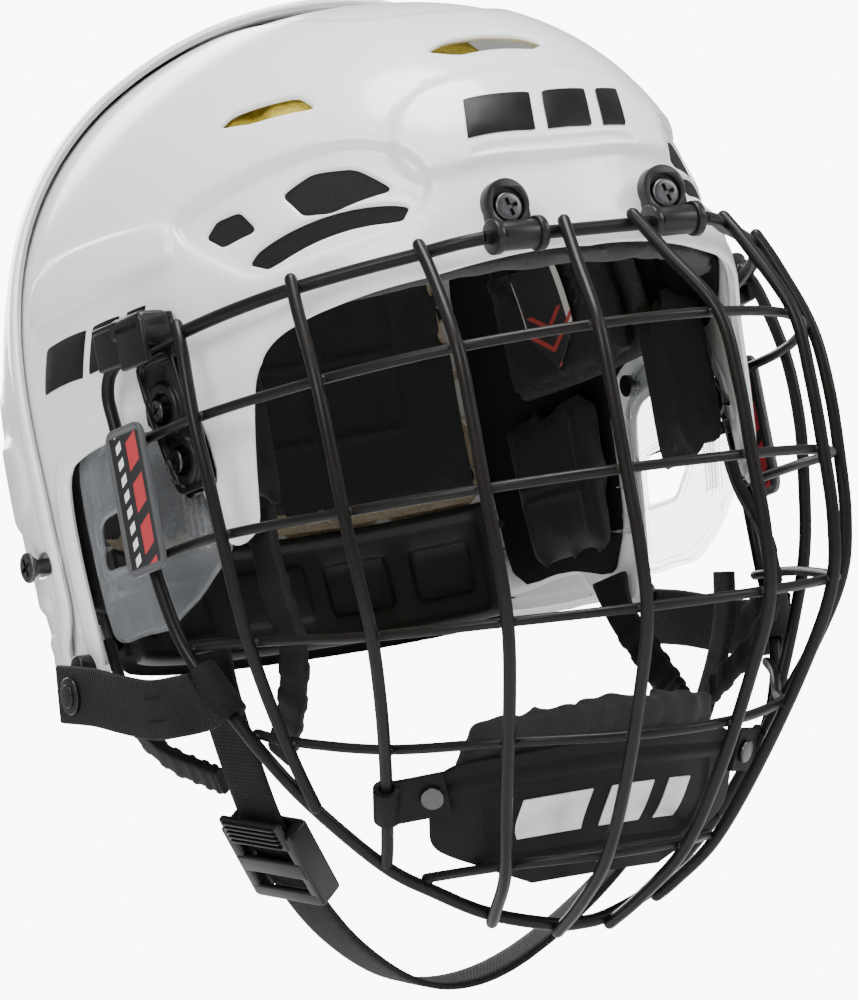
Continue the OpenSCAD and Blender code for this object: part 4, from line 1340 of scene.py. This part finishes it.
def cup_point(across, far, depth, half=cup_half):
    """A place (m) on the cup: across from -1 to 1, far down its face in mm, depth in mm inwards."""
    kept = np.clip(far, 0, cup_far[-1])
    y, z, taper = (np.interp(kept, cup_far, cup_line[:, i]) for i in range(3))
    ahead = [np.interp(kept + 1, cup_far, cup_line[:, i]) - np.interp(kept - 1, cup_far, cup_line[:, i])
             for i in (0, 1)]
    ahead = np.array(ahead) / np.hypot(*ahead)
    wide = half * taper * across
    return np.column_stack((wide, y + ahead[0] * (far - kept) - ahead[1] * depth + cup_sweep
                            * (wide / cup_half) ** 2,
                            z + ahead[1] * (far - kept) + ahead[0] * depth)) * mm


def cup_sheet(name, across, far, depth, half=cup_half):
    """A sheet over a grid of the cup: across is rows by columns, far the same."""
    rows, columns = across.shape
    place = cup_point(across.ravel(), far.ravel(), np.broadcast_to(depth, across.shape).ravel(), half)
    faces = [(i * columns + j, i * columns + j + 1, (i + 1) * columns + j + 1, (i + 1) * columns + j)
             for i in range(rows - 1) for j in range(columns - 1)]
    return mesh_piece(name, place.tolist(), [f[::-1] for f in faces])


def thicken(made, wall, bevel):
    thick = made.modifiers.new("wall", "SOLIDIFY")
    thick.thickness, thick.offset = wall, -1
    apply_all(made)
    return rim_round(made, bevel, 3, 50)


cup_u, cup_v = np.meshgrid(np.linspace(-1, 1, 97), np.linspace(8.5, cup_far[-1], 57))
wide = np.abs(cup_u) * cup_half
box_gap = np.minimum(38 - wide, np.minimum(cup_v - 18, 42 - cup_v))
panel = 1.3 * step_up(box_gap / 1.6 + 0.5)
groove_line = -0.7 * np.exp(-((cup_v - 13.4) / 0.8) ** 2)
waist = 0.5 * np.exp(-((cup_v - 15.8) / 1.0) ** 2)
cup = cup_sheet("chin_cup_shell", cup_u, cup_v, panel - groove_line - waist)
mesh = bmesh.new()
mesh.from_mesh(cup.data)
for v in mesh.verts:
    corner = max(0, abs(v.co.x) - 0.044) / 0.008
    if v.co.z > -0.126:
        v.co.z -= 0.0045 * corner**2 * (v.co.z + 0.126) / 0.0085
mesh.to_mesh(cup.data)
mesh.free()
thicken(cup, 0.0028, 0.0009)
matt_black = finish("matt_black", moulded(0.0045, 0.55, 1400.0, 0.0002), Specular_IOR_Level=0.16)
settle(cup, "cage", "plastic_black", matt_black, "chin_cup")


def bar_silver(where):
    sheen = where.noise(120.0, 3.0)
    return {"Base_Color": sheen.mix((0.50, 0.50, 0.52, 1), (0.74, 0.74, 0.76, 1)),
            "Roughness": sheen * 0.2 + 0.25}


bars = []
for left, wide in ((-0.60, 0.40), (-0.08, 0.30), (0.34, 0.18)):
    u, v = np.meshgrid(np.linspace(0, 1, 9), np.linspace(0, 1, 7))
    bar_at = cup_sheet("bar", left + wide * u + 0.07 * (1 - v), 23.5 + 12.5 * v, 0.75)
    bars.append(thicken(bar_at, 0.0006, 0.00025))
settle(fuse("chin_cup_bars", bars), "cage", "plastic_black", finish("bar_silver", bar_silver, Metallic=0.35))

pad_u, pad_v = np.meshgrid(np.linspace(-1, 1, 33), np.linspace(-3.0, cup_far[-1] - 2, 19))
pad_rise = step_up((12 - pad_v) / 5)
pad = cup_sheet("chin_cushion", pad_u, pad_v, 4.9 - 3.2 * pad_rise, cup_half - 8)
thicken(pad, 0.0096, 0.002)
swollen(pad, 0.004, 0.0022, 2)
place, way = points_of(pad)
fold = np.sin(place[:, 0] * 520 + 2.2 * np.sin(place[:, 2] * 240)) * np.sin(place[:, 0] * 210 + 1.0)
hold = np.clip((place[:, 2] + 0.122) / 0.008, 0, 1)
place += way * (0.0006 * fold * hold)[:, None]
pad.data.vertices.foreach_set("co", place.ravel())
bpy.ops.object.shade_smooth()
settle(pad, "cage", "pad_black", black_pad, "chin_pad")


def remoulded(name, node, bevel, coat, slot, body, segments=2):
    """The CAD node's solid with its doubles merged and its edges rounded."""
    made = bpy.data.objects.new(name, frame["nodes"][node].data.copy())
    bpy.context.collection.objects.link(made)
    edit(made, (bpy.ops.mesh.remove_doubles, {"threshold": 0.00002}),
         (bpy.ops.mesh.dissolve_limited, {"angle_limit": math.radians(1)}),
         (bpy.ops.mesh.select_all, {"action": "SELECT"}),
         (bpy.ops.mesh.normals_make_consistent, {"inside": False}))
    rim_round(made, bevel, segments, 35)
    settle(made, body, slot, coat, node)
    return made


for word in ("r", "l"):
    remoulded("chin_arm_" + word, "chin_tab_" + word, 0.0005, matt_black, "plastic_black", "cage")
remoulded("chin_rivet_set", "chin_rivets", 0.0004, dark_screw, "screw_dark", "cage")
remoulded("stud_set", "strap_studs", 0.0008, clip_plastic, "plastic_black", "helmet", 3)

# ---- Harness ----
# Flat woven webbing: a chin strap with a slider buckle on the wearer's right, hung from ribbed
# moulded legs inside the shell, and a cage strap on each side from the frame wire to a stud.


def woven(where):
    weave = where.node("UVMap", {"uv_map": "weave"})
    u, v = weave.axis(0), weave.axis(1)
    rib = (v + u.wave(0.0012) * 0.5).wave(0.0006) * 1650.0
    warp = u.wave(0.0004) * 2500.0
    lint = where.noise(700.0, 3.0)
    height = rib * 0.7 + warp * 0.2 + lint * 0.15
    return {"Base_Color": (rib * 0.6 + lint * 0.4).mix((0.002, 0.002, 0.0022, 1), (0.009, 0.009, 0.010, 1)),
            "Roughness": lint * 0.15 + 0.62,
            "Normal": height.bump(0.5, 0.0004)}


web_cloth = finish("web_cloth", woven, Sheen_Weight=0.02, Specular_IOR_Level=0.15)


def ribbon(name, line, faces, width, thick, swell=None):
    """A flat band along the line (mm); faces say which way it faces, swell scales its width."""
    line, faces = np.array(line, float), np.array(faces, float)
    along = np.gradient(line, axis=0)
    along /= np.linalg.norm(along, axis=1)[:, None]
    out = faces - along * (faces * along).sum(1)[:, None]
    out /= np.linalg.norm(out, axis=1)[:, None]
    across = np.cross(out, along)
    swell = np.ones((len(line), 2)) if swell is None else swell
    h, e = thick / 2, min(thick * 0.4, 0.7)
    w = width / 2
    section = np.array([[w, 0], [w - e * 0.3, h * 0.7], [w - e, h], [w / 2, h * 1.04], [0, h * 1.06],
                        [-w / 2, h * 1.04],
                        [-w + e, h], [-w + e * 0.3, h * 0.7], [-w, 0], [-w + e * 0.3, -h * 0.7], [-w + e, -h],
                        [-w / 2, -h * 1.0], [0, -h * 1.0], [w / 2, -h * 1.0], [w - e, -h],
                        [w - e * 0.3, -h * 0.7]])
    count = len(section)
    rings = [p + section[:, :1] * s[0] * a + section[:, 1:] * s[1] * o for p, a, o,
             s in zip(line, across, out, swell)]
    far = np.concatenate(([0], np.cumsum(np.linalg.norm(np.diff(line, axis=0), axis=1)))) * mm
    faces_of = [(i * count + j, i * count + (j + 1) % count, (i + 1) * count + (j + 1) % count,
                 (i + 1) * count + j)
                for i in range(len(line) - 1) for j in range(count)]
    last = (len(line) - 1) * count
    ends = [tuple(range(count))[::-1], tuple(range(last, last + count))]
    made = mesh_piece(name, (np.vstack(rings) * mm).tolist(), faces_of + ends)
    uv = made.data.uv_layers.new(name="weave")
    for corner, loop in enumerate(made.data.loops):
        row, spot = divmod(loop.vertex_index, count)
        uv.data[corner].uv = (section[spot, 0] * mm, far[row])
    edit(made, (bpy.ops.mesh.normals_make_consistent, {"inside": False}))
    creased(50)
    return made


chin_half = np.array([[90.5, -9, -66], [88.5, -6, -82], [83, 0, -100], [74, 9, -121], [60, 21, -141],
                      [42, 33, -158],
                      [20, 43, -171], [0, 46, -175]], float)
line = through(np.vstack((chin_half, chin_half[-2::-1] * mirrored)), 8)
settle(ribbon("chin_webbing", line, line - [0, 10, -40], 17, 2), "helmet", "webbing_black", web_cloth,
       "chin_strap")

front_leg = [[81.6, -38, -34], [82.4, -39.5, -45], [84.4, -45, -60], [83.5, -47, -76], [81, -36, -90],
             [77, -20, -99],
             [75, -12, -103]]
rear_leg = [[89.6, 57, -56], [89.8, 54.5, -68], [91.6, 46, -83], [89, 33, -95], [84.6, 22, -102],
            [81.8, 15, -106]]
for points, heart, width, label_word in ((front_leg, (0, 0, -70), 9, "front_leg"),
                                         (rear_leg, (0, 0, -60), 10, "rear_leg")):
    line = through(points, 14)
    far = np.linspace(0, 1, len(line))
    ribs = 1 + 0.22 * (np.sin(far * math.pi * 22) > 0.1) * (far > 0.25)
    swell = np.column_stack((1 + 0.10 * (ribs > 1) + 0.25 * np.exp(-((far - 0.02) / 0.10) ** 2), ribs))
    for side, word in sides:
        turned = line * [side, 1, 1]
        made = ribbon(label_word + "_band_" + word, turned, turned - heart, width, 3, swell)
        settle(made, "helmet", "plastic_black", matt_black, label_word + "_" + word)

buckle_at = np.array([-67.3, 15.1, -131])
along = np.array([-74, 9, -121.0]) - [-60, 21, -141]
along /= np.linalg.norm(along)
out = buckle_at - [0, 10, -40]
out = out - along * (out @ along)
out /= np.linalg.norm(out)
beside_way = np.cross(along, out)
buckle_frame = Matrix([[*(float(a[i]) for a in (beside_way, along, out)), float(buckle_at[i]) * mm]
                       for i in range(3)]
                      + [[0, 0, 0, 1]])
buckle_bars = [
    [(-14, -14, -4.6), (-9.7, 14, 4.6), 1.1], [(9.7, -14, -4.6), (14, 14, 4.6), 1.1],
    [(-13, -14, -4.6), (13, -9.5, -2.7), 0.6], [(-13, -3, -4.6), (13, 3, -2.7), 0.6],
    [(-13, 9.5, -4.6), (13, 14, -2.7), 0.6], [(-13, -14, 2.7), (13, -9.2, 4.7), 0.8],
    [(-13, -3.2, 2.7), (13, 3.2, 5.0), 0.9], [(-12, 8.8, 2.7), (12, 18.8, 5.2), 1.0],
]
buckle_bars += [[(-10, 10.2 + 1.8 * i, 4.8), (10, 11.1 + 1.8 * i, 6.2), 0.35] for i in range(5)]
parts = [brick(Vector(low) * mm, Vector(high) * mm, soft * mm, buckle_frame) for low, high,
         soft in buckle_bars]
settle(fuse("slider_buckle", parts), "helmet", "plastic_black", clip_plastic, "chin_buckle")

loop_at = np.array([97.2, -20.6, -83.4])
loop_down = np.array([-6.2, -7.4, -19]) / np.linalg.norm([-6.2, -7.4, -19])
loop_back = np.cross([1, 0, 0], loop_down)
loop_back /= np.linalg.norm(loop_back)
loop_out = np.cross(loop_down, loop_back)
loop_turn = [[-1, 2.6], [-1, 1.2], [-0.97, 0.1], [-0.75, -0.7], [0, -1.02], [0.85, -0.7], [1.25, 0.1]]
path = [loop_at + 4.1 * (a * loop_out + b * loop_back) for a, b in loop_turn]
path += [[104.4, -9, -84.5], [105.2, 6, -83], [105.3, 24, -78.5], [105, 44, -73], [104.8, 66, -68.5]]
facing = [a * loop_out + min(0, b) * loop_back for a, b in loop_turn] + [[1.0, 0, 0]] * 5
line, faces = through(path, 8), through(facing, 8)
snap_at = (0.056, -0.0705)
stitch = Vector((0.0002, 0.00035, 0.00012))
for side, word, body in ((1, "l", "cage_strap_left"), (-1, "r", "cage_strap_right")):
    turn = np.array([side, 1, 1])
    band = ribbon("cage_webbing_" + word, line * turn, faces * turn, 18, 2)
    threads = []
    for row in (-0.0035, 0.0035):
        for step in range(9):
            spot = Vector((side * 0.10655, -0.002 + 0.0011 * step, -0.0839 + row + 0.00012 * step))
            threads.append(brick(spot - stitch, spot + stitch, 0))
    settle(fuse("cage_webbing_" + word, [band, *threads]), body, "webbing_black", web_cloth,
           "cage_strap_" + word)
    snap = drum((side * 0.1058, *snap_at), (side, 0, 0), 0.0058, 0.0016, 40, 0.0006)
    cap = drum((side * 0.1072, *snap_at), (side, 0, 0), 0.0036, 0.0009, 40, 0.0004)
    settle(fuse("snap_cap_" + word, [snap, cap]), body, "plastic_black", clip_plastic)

_____

▶ [Task to complete] Set down, exactly as written, each line of the data from its opening line through the one containing "return rim_round(made, bevel, 3, 50)". Output nothing more.

▶ [The output]
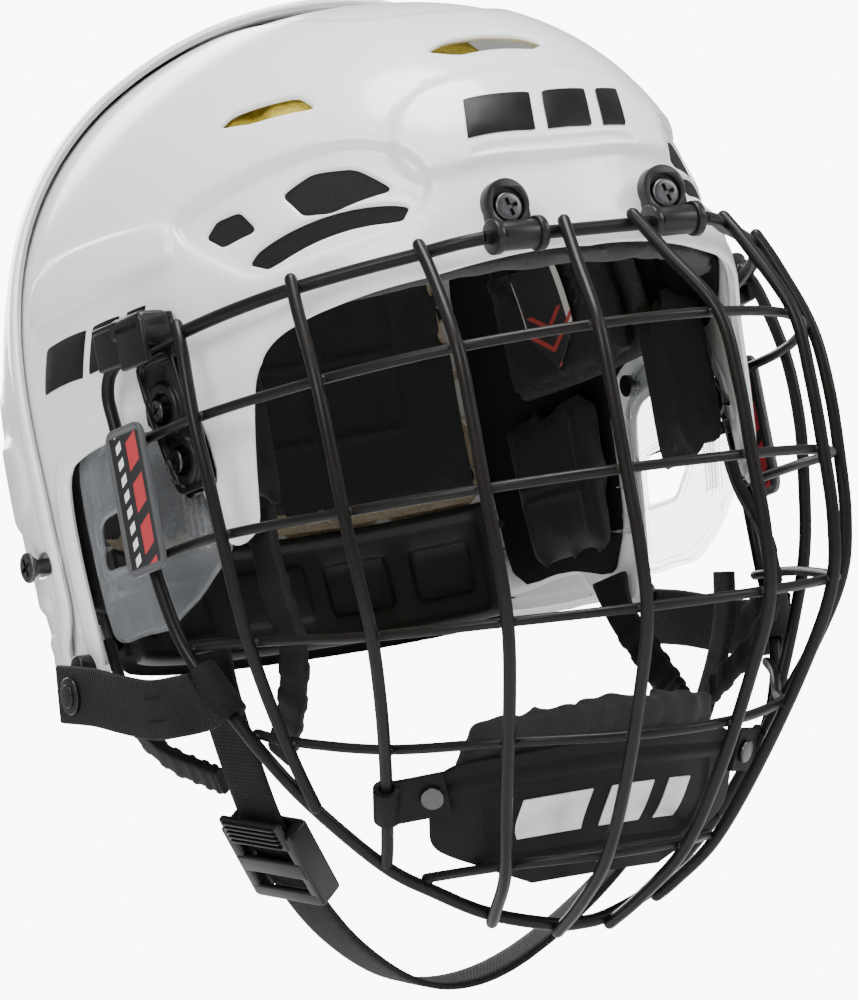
Continue the OpenSCAD and Blender code for this object: part 4, from line 1340 of scene.py. This part finishes it.
def cup_point(across, far, depth, half=cup_half):
    """A place (m) on the cup: across from -1 to 1, far down its face in mm, depth in mm inwards."""
    kept = np.clip(far, 0, cup_far[-1])
    y, z, taper = (np.interp(kept, cup_far, cup_line[:, i]) for i in range(3))
    ahead = [np.interp(kept + 1, cup_far, cup_line[:, i]) - np.interp(kept - 1, cup_far, cup_line[:, i])
             for i in (0, 1)]
    ahead = np.array(ahead) / np.hypot(*ahead)
    wide = half * taper * across
    return np.column_stack((wide, y + ahead[0] * (far - kept) - ahead[1] * depth + cup_sweep
                            * (wide / cup_half) ** 2,
                            z + ahead[1] * (far - kept) + ahead[0] * depth)) * mm


def cup_sheet(name, across, far, depth, half=cup_half):
    """A sheet over a grid of the cup: across is rows by columns, far the same."""
    rows, columns = across.shape
    place = cup_point(across.ravel(), far.ravel(), np.broadcast_to(depth, across.shape).ravel(), half)
    faces = [(i * columns + j, i * columns + j + 1, (i + 1) * columns + j + 1, (i + 1) * columns + j)
             for i in range(rows - 1) for j in range(columns - 1)]
    return mesh_piece(name, place.tolist(), [f[::-1] for f in faces])


def thicken(made, wall, bevel):
    thick = made.modifiers.new("wall", "SOLIDIFY")
    thick.thickness, thick.offset = wall, -1
    apply_all(made)
    return rim_round(made, bevel, 3, 50)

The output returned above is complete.